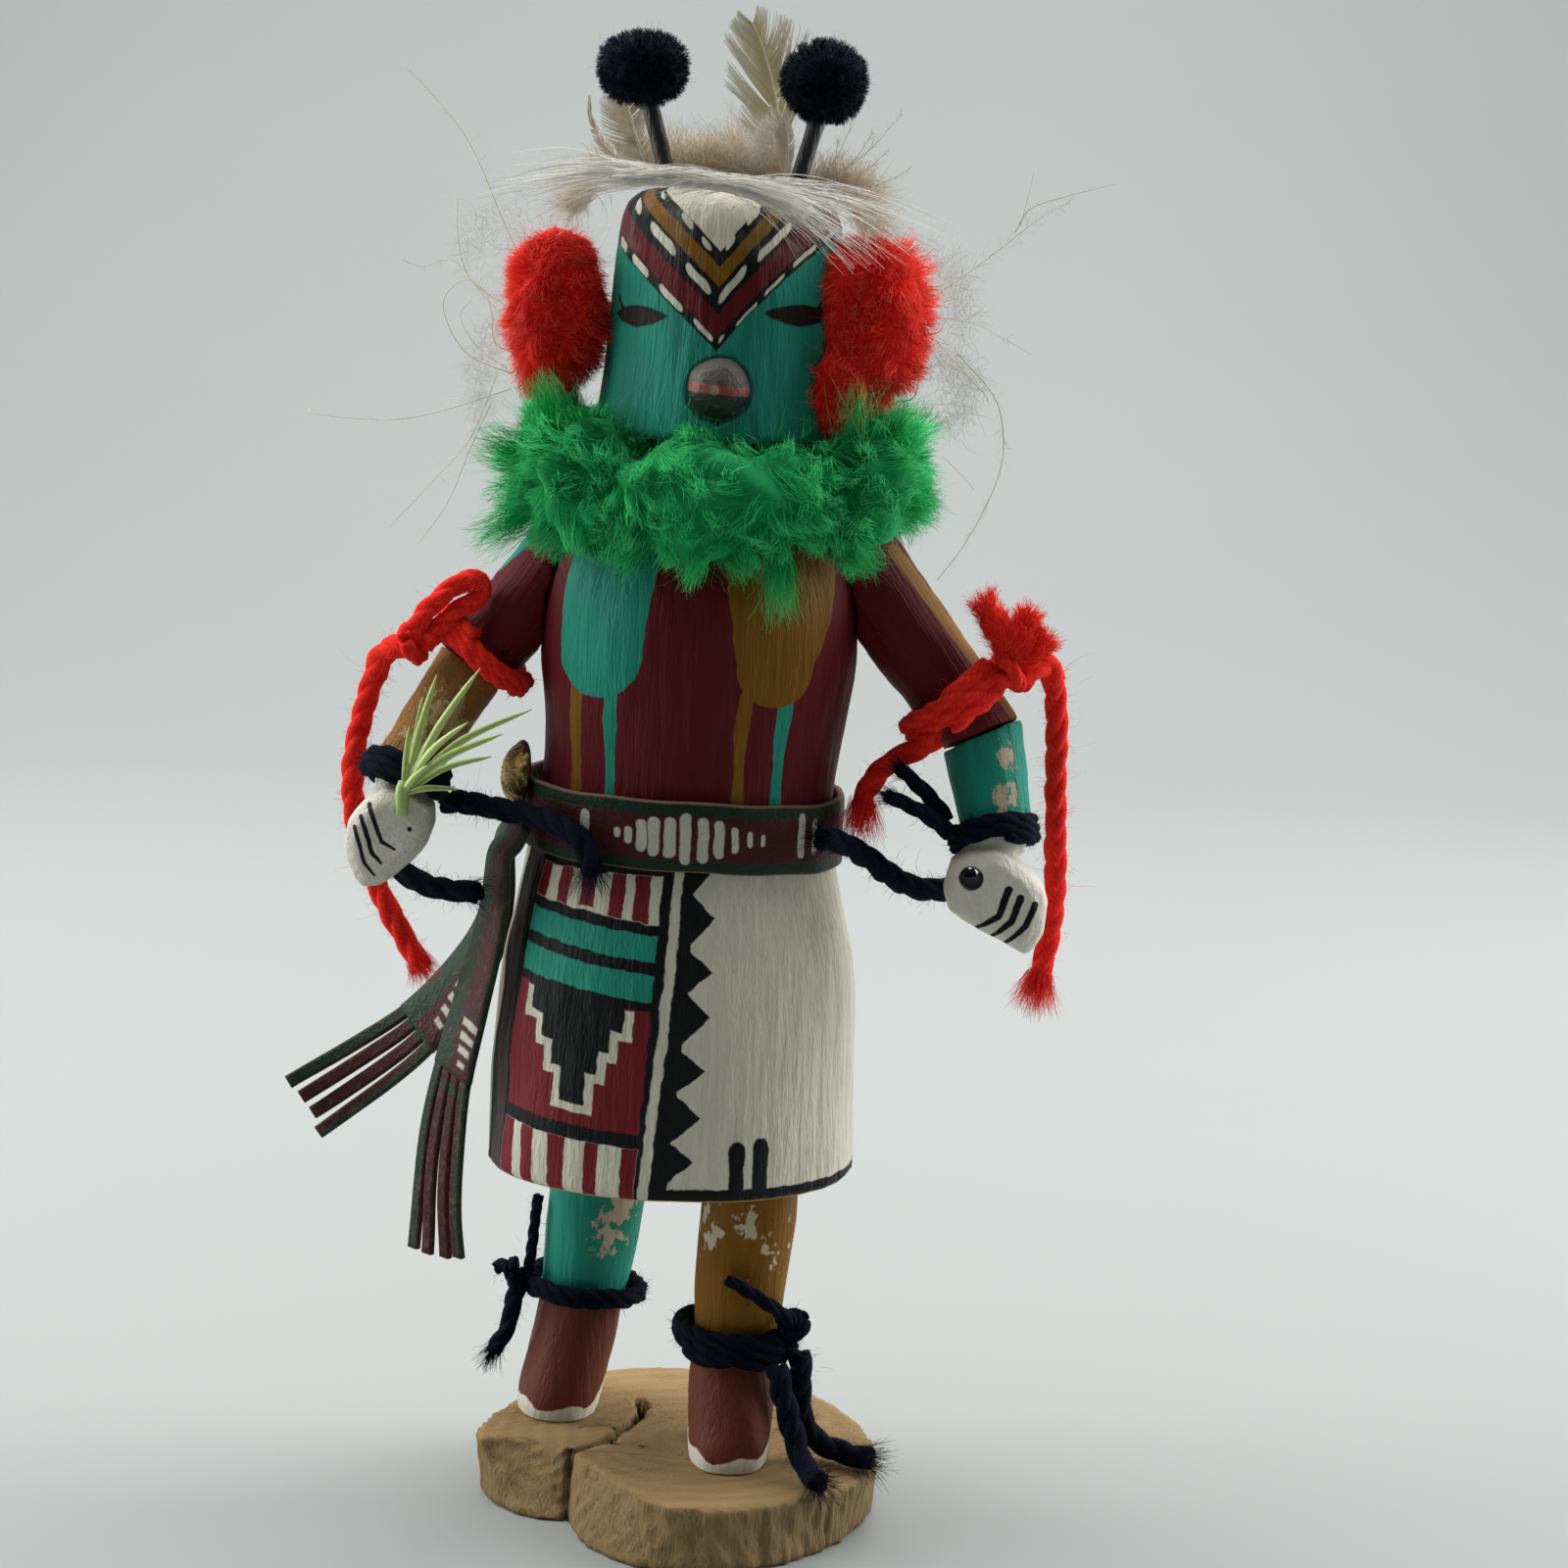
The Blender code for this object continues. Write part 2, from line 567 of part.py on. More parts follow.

--

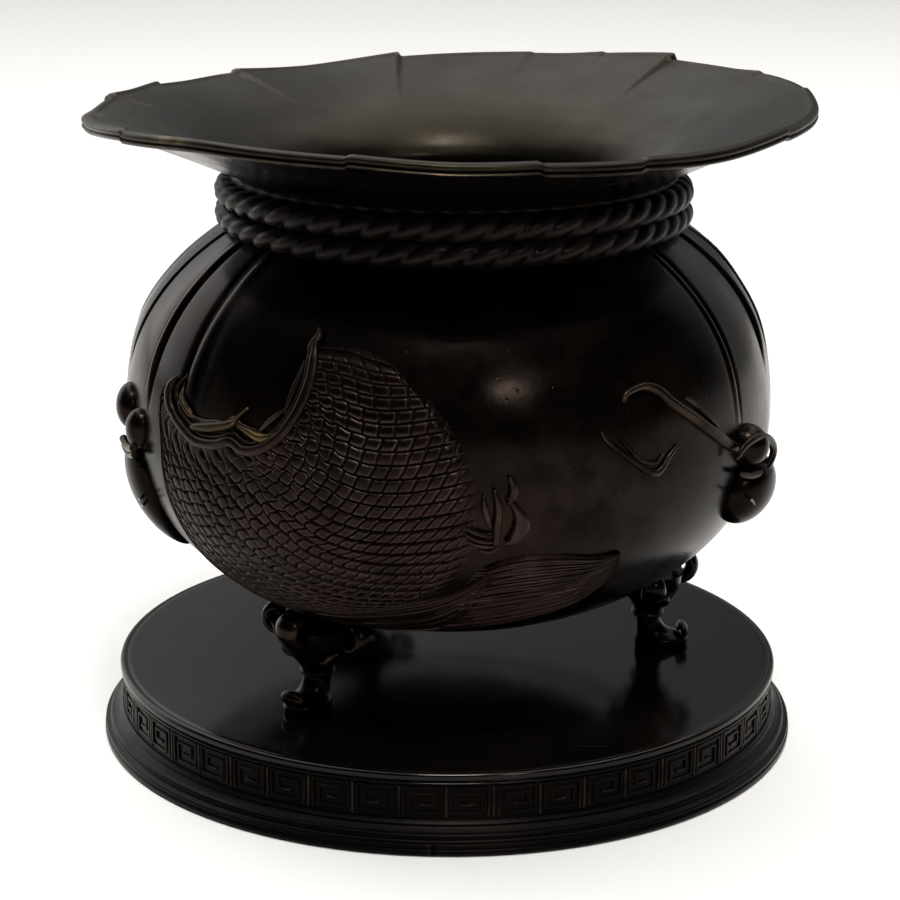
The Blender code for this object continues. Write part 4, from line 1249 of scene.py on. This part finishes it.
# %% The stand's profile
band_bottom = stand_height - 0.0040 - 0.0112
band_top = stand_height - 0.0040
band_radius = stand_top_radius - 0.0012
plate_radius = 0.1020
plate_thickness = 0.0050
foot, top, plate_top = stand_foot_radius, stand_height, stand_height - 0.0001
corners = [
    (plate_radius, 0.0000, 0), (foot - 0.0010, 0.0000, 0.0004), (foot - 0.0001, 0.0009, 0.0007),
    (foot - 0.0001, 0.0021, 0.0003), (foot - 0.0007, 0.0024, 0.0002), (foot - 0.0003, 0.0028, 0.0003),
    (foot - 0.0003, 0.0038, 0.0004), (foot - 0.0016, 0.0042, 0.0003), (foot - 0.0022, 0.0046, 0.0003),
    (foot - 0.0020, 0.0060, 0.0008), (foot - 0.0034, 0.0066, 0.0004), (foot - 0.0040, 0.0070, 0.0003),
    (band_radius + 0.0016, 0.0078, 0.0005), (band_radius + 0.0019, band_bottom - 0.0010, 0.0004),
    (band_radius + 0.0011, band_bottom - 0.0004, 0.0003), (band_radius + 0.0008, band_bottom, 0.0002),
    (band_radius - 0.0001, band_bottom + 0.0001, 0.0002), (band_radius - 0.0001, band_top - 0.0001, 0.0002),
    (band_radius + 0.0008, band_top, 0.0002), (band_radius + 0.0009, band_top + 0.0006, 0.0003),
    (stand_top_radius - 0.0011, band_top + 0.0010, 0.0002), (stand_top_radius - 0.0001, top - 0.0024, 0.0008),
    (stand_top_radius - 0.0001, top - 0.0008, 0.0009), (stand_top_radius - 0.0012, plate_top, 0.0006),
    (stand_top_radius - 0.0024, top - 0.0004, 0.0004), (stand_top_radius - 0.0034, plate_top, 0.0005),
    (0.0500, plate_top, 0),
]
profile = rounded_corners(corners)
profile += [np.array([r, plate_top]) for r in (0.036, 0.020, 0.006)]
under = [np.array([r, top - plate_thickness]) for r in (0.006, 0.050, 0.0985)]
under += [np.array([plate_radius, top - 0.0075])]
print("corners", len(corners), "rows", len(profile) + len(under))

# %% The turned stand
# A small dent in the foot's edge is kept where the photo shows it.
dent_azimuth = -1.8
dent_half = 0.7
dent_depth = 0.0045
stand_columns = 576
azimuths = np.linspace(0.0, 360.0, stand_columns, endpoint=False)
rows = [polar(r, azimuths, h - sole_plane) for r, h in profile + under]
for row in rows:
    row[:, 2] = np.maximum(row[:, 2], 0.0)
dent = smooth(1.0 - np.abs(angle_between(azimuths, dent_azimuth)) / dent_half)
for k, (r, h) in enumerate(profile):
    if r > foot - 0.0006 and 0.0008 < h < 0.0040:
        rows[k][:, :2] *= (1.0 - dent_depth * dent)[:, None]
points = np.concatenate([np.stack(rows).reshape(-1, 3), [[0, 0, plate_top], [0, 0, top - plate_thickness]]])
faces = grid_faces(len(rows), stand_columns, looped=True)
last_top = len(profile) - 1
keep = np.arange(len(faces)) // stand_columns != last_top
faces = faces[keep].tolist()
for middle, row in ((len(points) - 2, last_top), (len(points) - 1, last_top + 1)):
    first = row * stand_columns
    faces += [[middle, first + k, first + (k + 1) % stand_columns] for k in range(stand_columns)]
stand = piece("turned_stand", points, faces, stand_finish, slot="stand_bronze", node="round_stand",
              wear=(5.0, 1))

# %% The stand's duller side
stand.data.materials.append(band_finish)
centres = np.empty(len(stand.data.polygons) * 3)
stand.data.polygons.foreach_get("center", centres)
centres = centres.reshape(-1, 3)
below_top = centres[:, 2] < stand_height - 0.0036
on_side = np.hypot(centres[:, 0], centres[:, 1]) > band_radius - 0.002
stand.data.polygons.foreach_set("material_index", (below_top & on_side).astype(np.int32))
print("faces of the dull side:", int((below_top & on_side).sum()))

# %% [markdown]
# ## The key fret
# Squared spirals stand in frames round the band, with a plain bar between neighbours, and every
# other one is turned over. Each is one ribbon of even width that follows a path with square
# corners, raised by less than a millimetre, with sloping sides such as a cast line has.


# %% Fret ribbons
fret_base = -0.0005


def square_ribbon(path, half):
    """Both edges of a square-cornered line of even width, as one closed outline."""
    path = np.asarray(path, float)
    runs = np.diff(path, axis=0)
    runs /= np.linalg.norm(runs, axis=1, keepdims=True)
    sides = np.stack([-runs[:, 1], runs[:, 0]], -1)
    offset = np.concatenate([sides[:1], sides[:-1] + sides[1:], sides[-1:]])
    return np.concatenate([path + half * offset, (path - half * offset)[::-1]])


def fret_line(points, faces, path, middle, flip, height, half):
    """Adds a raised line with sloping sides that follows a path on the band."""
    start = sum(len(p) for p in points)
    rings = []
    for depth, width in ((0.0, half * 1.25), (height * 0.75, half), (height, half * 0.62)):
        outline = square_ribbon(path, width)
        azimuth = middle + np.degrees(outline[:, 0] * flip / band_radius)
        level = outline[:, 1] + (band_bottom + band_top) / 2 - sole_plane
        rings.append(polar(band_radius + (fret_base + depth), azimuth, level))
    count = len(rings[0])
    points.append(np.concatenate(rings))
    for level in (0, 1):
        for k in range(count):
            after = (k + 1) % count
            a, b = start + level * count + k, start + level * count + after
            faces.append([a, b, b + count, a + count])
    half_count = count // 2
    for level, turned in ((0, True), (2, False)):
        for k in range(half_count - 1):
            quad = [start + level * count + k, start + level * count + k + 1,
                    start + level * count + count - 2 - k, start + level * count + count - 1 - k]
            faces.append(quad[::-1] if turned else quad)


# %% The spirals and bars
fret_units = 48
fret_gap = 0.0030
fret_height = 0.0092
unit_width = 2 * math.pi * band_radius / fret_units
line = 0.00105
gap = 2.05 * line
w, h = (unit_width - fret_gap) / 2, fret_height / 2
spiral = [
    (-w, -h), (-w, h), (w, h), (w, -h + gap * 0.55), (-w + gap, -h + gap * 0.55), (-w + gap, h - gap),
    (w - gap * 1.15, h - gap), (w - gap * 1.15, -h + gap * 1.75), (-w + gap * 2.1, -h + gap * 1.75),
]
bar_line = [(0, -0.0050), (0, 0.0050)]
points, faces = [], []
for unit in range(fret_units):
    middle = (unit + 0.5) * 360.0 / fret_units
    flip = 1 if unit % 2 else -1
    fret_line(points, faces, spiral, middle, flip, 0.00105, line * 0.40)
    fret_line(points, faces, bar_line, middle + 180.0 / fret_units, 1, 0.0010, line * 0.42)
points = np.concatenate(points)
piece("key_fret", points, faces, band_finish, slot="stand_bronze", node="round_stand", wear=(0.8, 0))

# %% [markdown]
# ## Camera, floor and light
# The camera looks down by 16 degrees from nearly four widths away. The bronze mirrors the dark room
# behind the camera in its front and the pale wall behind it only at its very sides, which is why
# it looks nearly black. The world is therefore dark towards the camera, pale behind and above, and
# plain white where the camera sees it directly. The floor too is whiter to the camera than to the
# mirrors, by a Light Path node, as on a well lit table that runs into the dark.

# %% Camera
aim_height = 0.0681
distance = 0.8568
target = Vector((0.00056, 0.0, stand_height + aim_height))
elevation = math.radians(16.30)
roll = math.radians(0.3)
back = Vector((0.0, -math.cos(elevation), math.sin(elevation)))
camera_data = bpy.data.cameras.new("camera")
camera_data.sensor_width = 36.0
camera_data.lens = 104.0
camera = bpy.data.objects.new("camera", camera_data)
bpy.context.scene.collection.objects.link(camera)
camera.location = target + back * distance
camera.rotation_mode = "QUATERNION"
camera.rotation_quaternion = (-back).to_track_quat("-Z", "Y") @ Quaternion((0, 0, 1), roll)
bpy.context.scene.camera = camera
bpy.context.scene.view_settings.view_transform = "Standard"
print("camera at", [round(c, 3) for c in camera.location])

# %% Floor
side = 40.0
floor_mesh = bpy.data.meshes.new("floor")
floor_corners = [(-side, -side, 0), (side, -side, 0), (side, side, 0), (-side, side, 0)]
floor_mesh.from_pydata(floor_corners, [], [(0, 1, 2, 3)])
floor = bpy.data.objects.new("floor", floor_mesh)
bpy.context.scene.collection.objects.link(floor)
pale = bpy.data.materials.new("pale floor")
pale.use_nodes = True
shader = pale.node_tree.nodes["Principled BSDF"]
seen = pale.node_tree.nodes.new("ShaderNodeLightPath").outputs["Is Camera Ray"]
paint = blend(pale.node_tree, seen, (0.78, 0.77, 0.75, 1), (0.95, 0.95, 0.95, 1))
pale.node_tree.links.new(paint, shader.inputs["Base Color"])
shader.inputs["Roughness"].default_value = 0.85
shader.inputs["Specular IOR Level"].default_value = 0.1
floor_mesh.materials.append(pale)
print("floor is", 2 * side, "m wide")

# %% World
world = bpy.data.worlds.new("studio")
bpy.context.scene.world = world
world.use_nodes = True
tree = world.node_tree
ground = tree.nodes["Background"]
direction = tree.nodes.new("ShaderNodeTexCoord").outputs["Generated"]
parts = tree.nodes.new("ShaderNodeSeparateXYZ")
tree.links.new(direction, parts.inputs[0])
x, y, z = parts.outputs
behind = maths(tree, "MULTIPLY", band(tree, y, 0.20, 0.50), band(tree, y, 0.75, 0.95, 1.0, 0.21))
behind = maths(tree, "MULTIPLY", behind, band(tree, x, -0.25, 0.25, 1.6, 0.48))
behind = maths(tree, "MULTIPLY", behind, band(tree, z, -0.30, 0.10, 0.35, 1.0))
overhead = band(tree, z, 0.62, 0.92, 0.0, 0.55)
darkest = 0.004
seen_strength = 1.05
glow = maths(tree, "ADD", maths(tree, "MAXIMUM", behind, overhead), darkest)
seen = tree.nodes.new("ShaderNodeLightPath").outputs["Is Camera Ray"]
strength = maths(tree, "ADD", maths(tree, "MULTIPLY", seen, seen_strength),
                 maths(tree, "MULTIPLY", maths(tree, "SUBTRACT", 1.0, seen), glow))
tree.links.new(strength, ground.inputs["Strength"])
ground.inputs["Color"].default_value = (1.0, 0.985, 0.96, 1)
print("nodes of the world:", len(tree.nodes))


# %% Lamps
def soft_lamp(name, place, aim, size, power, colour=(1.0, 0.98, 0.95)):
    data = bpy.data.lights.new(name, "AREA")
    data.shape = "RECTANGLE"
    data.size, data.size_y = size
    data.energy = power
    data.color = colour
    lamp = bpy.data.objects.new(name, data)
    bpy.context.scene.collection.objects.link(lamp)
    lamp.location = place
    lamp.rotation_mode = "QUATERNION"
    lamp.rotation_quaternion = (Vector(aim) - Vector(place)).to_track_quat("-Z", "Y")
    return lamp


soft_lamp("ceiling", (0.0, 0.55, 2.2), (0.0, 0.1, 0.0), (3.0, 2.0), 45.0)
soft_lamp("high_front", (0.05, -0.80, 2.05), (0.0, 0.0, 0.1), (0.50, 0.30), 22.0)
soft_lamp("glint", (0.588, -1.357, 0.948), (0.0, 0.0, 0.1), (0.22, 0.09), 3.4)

▶ Task brief
In the entries above, find each line with the string "Write" and copy it.

▶ Correct answer
The Blender code for this object continues. Write part 2, from line 567 of part.py on. More parts follow.
The Blender code for this object continues. Write part 4, from line 1249 of scene.py on. This part finishes it.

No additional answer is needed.